Abstract

This study investigates how the gap in goodwill accounting between the Japanese local accounting standards (Japanese Generally Accepted Accounting Principles) and international accounting standards (International Financial Reporting Standards) is related to the likelihood of firms adopting international accounting standards and the merger and acquisition transactions that result. We first investigate whether the adoption of international accounting standards is associated with the past merger and acquisition activities of adopters and their goodwill ratio. Second, to control for possible self-selection bias arising from the firms’ incentives for adopting international accounting standards, we use propensity score matching to select control firms that use Japanese local accounting standards and have a similar probability of adoption of international accounting standards. Third, we examine whether there is any difference in the number of merger and acquisition transactions, as well as the goodwill ratio, between the period before, and after, the adoption of international accounting standards.
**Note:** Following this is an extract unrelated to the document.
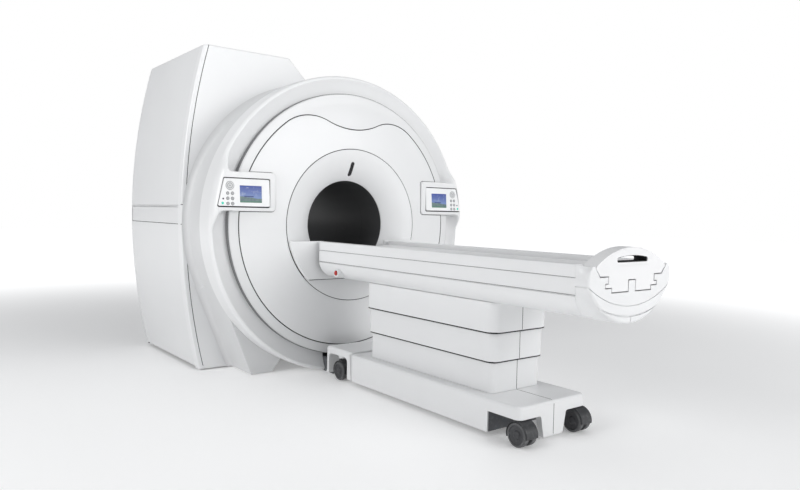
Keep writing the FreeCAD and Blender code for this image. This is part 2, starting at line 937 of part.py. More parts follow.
def side_shell(label, recess, x1, x2, z1, z2):
    """A piece of the side walls: the shell between two outlines, kept inside a window."""
    body = on_axis(label)
    start = d.tower_front + d.tower_strip + d.seam
    length = d.tower_depth - d.tower_strip - d.seam * 2
    sketch = new_sketch(body, at=start)
    outline(sketch, tower_outline(recess))
    pad(body, sketch, length)
    sketch = new_sketch(body, at=start - 1)
    outline(sketch, tower_outline(recess + d.wall))
    pocket(body, sketch, length + 2)
    sketch = new_sketch(body, at=start - 1)
    far = d.ring_radius * 1.4
    box_outline(sketch, -far, far, -far, far)
    box_outline(sketch, x1, x2, z1, z2)
    pocket(body, sketch, length + 2)
    keep(body)


def build_sides():
    far = d.ring_radius * 1.3
    half = d.seam / 2
    split = -(d.shoulder_x)
    skirt = d.skirt_gap - d.iso_height + d.wall * 2
    windows = {"left": (-far, split - half), "right": (split + half, far)}
    for word, (x1, x2) in windows.items():
        side_shell(f"side_lower_{word}", ZERO, x1, x2, skirt, -d.band_low - half)
        side_shell(f"side_band_{word}", d.band_inset, x1, x2, -d.band_low + half, d.band_high - half)
        side_shell(f"side_upper_{word}", ZERO, x1, x2, d.band_high + half, far)


def build_rear_cover():
    body = on_axis("rear_cover")
    start = d.tower_front + d.tower_depth
    sketch = new_sketch(body, at=start)
    outline(sketch, tower_outline(ZERO))
    many_sided(sketch, ZERO, ZERO, d.rear_mouth, ROUND_SIDES)
    pad(body, sketch, d.wall)
    mouth = d.bore_radius + 1
    front, back = start - d.rear_funnel, start + d.wall
    lofted(body, [(mouth + d.wall, front), (d.rear_mouth + d.wall, back)])
    lofted(body, [(mouth, front - 1), (d.rear_mouth, back + 1)], cut=True)
    keep(body)


# ---------------------------------------------------------------- magnet inside
def ring_body(label, inner, outer, start, length):
    body = on_axis(label)
    sketch = new_sketch(body, at=start)
    many_sided(sketch, ZERO, ZERO, outer, HIDDEN_SIDES)
    many_sided(sketch, ZERO, ZERO, inner, HIDDEN_SIDES)
    pad(body, sketch, length)
    keep(body)


def build_turret():
    """The cryostat's service neck under the tower's top, cut to the vessel's round."""
    body = on_axis("service_turret")
    sketch = new_sketch(body, "XY_Plane", at=d.vessel_radius * 0.7)
    middle = d.vessel_start + d.vessel_length / 2
    many_sided(sketch, -d.turret_x, middle, d.turret_radius, HIDDEN_SIDES)
    pad(body, sketch, d.turret_top - d.vessel_radius * 0.7)
    sketch = new_sketch(body)
    circle(sketch, ZERO, ZERO, d.vessel_radius + d.fit)
    pocket(body, sketch)
    keep(body)


def build_stand():
    """Two cross beams shaped to the vessel, joined by two rails."""
    body = on_axis("magnet_stand")
    seat = d.vessel_radius + d.fit
    top = d.stand_half.at_radius(seat)
    near = d.tower_front + d.wall * 4
    far = d.vessel_start + d.vessel_length - d.stand_beam * 2
    for start in (near, far):
        sketch = new_sketch(body, at=start)
        outline(
            sketch,
            [
                (-d.stand_half, -d.iso_height),
                (d.stand_half, -d.iso_height),
                (d.stand_half, -top, seat),
                (-d.stand_half, -top),
            ],
        )
        beam = pad(body, sketch, d.stand_beam)
        if start is near:
            sketch = new_sketch(body, at=near)
            for side in (1, -1):
                inner = (d.stand_half - d.stand_rail * 2) * side
                outer = (d.stand_half - d.stand_rail) * side
                box_outline(sketch, inner, outer, -d.iso_height, -d.iso_height + d.stand_rail)
            beam = pad(body, sketch, far - near + d.stand_beam / 2)
    keep(body)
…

We show that firms that are actively involved in merger and acquisition transactions have a higher probability of voluntary adoption of international accounting standards than those following Japanese local ones. Further, adopters of international accounting standards experience a bigger rise in the number of merger and acquisition transactions than those adopting local ones. While the goodwill ratio in adopters of international accounting standards is higher than that for adopters of Japanese local accounting standards, there is no evidence that the former increase the goodwill ratio after the adoption.